I did have second thoughts on fitting a BXA to a 10" machine. While I would dismiss those claiming the BXA has too much mass for the compound I do believe that the 2" difference in swing could potentially cause adjustment issues of the toolholders, in fact, I am convinced it would cause issues that are not relevent to a 12" swing Atlas. I would also agree that a scissor knurler mount could be machined to fit the smaller toolholders of the AXA, though I do wonder to what extent that would impact the strength of the mount if that material was to be removed from the scissor mount. In the end I know a BXA fills the bill nicely for a 12" machine, but I feel it would not be a good match for a 10" machine as virtually everyone else here has already said. Any scissor knurler fitted to a toolholder for an AXA post was without a doubt in my mind custom and machined for the application though I am all but positive. Count me in agreement with the majority since it is a 10" machine.


----------



## Ray C (Mar 12, 2013)

I'd like to teach the world to sing, in perfect harmony... :high5:  (LOL)...  Ok, we all agree on that one!

...

One thing I see a lot, is that new folks tend to want to jump right into carbide and bigger tooling (BXA with 3/4" shanks etc) right off the bat.  Yeah, I know, it's cool but we gotta guide them in the right direction.  AXA and BXA with 3/8 or 1/2 tooling is plenty good for anything we'll ever do in our home shops.  Darkzero (Will) also pointed-out that for some toolholing jobs, he prefers BXA with 3/4 shanks -but this is for the precision knurling he does.

In all honesty, a 12 swing lathe is, depending on how you view it, either a curse because it does well with both AXA and BXA or a blessing because it does well with both AXA and BXA :banghead:.  It also depends on how heavy/beefy the compound is.  A 12" Monarch (for example) has twice the beef on the compound as most other lathes.

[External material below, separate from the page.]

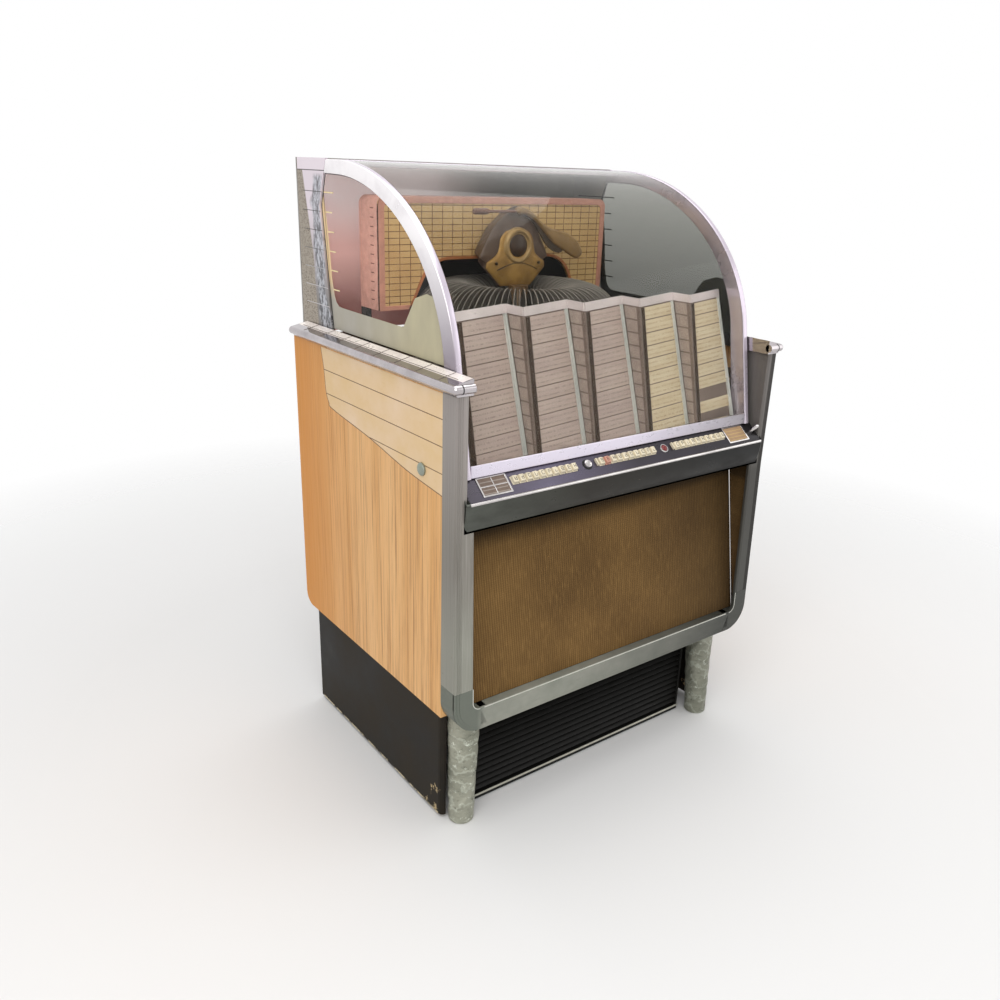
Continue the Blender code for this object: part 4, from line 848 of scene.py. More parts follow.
pillar_wall = 0.003
pillar_round = 0.0035
flute_count = 3
flute_pitch, flute_width, flute_depth = 0.0041, 0.0027, 0.0012
rib_place, rib_width = 0.0045, 0.0016
cheek_back = pillar_front + 0.068
flare_reach, flare_depth = 0.0105, 0.0083


def flared(shape):
    """Front points below the selector moved forwards, further the lower they are."""
    points = np.array(shape[0], float)
    front = (points[:, 1] < pillar_front + flare_depth) & (points[:, 2] < selector_bottom)
    share = (selector_bottom - points[:, 2]) / (selector_bottom - rail_bottom)
    points[:, 1] -= np.where(front, flare_reach * share, 0)
    return points, shape[1]


def groove(middle, width, depth):
    """A round groove in the pillar's face, as (x, y)."""
    a = np.linspace(-1, 1, 9)
    return np.stack([middle + a * width / 2, pillar_front + depth * np.sqrt(np.maximum(1 - a ** 2, 0))], 1)


def channel(inner, cheek, low, high):
    """A channel open to the rear: a thin rib, a plain face, flutes, a deep outer wall and a cheek."""
    w, r = pillar_wall, pillar_round
    first = arc((inner + r, pillar_front + r), r, 180, 270, 5)
    corner = arc((pillar_outer - r, pillar_front + r), r, -90, 0, 5)
    grooves = [groove(inner + rib_place, rib_width, flute_depth / 2)]
    for k in range(flute_count):
        middle = pillar_outer - r - (flute_count - k - 0.5) * flute_pitch
        grooves.append(groove(middle, flute_width, flute_depth))
    outline = np.concatenate([first, *grooves, corner, [
            (pillar_outer, panel_front - gap), (pillar_outer - w, panel_front - gap),
            (pillar_outer - w, pillar_front + 2 * w), (inner + w, pillar_front + 2 * w),
            (inner + w, cheek), (inner, cheek)]])
    return extruded(outline, "z", low, high)


def pillar(side):
    """A wide flared channel beside the cloth, a narrow one beside the selector and above it."""
    neck, head = selector_bottom - gap, selector_top + gap
    low = flared(channel(pillar_low_inner, pillar_front + frame_depth, casting_top + gap, neck))
    return on_side(gathered([low, channel(pillar_inner, panel_front, neck, head),
            channel(pillar_inner, cheek_back, head, panel_top)]), side)


# Vinyl and lines on the side panels

vinyl_proud = 0.0003
vinyl_top, vinyl_front = 0.929, -0.298
vinyl_edge = ((0.183, 0.929), (0.172, 0.887), (0.165, 0.837), (0.153, 0.815), (0.134, 0.804),
        (-0.025, 0.782), (-0.167, 0.756), (-0.298, 0.741))
vinyl_levels = ((0.883, 0.172), (0.833, 0.165), (0.783, -0.025))
inlay_width = 0.0016


def vinyl_curve():
    """The vinyl's free edge, smoothed through its places."""
    return smooth_line(vinyl_edge, 8)


def side_vinyl(side):
    """The cream vinyl over the upper part of a side panel."""
    outline = np.concatenate([vinyl_curve(), [(vinyl_front, vinyl_top)]])
    return on_side(extruded(outline, "x", body_half, body_half + vinyl_proud), side)


def side_inlay(side):
    """The dark lines along the vinyl's edge and across it."""
    x0, x1 = body_half, body_half + vinyl_proud + 0.0001
    lines = [extruded(ribbon(vinyl_curve(), inlay_width), "x", x0, x1)]
    for z, rear in vinyl_levels:
        lines.append(slab((x0, vinyl_front, z - inlay_width / 2), (x1, rear, z + inlay_width / 2)))
    return on_side(gathered(lines), side)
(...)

Anyhow, we gotta get the word out that selecting the right size for the job is the mindset to have.

Ray


----------



## Uncle Buck (Mar 12, 2013)

Ray C said:


> I'd like to teach the world to sing, in perfect harmony... :high5:  (LOL)...  Ok, we all agree on that one!
> 
> ...
> 
> ...



Actually, I was originally set to buy an AXA post for my 12" until my machinist friend, a well seasoned guy with decades spent in industry, then later teaching the machine shop classes at the local vo-tech pointed me in the direction of the BXA which did turn out to be a great choice for my application in the end. I could see a good case to be made for either size at least for a 12" machine.


----------



## kd4gij (Mar 12, 2013)

I have an AXA on my 12" Craftsman lathe and have been happy with it. I also have this scissor knurl for it witch works fine.
http://www.lathemaster.com/DUALHEADKNURLINGTOOL.htm


----------



## Uncle Buck (Mar 12, 2013)

kd4gij said:


> I have an AXA on my 12" Craftsman lathe and have been happy with it. I also have this scissor knurl for it witch works fine.
> http://www.lathemaster.com/DUALHEADKNURLINGTOOL.htm



Interesting, I was led to believe no such critter existed! Makes a stronger case for the AXA than it's big brother I have too!


----------



## Ray C (Mar 12, 2013)

Uncle Buuuuckkk?  The tool man?  Didn't know such a critter existed?   -Say it ain't so!





Uncle Buck said:


> Interesting, I was led to believe no such critter existed! Makes a stronger case for the AXA than it's big brother I have too!


----------



## Dranreb (Mar 12, 2013)

Another AXA fan!

Not sure if it is just the particular AXA post I have on my 10", but I had to widen the flat on the compound by turning off a bit more of the hump than was done originally, to allow enough room for post rotation. 

Not dificult but has anyone else needed to do this?

Bernard


----------



## Uncle Buck (Mar 12, 2013)

Ray C said:


> Uncle Buuuuckkk?  The tool man?  Didn't know such a critter existed?   -Say it ain't so!



LOL, well, yea, it's so! was simply not aware those were even available for the AXA! Ya learn something new every day if yer lucky right! Today was my lucky day! :whiteflag:


----------



## Wierd Harold (Mar 12, 2013)

Dranreb said:


> Another AXA fan!
> 
> Not sure if it is just the particular AXA post I have on my 10", but I had to widen the flat on the compound by turning off a bit more of the hump than was done originally, to allow enough room for post rotation.
> 
> ...



I had to take about 1/2" more on mine. I think it is only on the older compounds.

HWF


----------



## caveBob (Mar 13, 2013)

*what I ended up with...*

AXA - Quick Change Tool Post Sets - Wedge Type:http://www.tools4cheap.net/proddetail.php?prod=wedgeHave been very happy with it, and as others here have said... Jeff is a good guy to deal with. As far as the knurling tool, if you want to make your own, and it will fit the AXA:Sensitive Knurling Tool   Ref: HK 1115http://www.hemingwaykits.com/acatalog/Knurling_Tool.htmlIf you email them, they will sell you just the plans if you want, or you can get the plans and kit which has everything in the box to make your own...your choice.Lotsa other cool stuff there too:http://www.hemingwaykits.com/acatalog/Lathe_Accessories.htmlDon't know what, but something is screwy with the formatting here when posting...


----------



## DJ Bill (Apr 11, 2013)

Figured I'd post a follow up....I went with CDCO because they had a killer sale on them that ended a week or so ago, and I was able to juggle the finances enough to purchase one. I ended up paying the local machine shop $45  to fit it to my Atlas compound, which mean they shaved down the flat, threaded plate into a t shape, and they also milled a bit off my compound so it would sit flat. I was too busy making money at work to play around with making it work myself, and I had no milling machine anyhow. (That suggestion about facing it off in a lathe with a boss sticking up to fit the t slot was a good one but would have left way too little material in my case.)I haven't actually used it , I picked it up today from the MS.... but I am happy with what I got and look forward to using it. I have a crazy idea to use two sides of it at the same time, one for a cutting tool and the other for a tracer tool, to do some shape duplicating. I don't know it two sides will tighten up at the same time anyhow or if any of the tool holders will fit in there like that...but.. we will see.  Great shipping, got here really quickly .


----------